# It's Rainig So I am Building Feeders



## Wingsonfire (Dec 22, 2009)

Here is one I just got finished with, going to go ahead and make four feeders and four grit boxes. 38 x's 4 and 13x's 4 purchased and I think I will have around 40 bucks in all of them so I went and got me a finish nailer, that will make the wife happy


----------



## shawn arnold (Nov 9, 2009)

Thats so cool. i think that i'm gonna get all the materials to make a couple.
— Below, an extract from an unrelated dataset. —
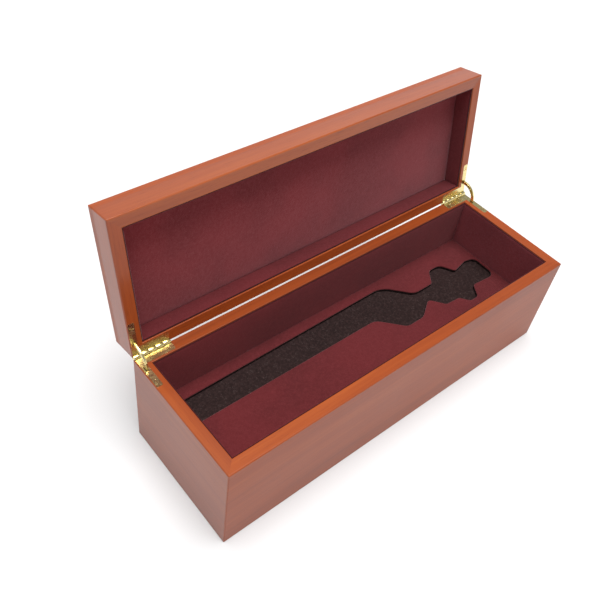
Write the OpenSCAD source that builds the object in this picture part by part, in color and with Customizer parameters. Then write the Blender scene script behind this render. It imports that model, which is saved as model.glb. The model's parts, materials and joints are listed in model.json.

Using your modles. great job.


----------



## c.hert (Jan 15, 2010)

Thats beautiful...c.hert


----------



## Crab_Shrapnel (Jan 17, 2010)

That's awesome


----------



## Wingsonfire (Dec 22, 2009)

Thanks for the complements, I added wrong lol I think I will have around 65 in all of them........


----------



## Action (Oct 18, 2009)

*Feeders!*

Nice job! Can't wait to see what you do for grit.
Thanks for sharing.
Jack


----------



## Wingsonfire (Dec 22, 2009)

Here you go Jack, they are just little baby feeders, update on the price lol lol 54 bucks total.... Got a feeder and grit box in the loft now


----------



## Action (Oct 18, 2009)

*Very nice!*

All I can say is-WOW! Very nice. I Like!
Jack


----------



## Jay3 (May 4, 2008)

You're very talented. They're beautiful. Lucky birds!


----------



## Skyeking (Jan 17, 2003)

Those are beautiful!


----------



## sreeshs (Aug 16, 2009)

Thats an excellent piece of work


----------



## MadisonPigeon (Nov 5, 2008)

Can you give a step by step on how you made them? they look really good


----------



## Wingsonfire (Dec 22, 2009)

I pretty much used Lovebirds plans, http://lovebirdsloft.homestead.com/LOFTACCESSORIESPLANPAGE.html


----------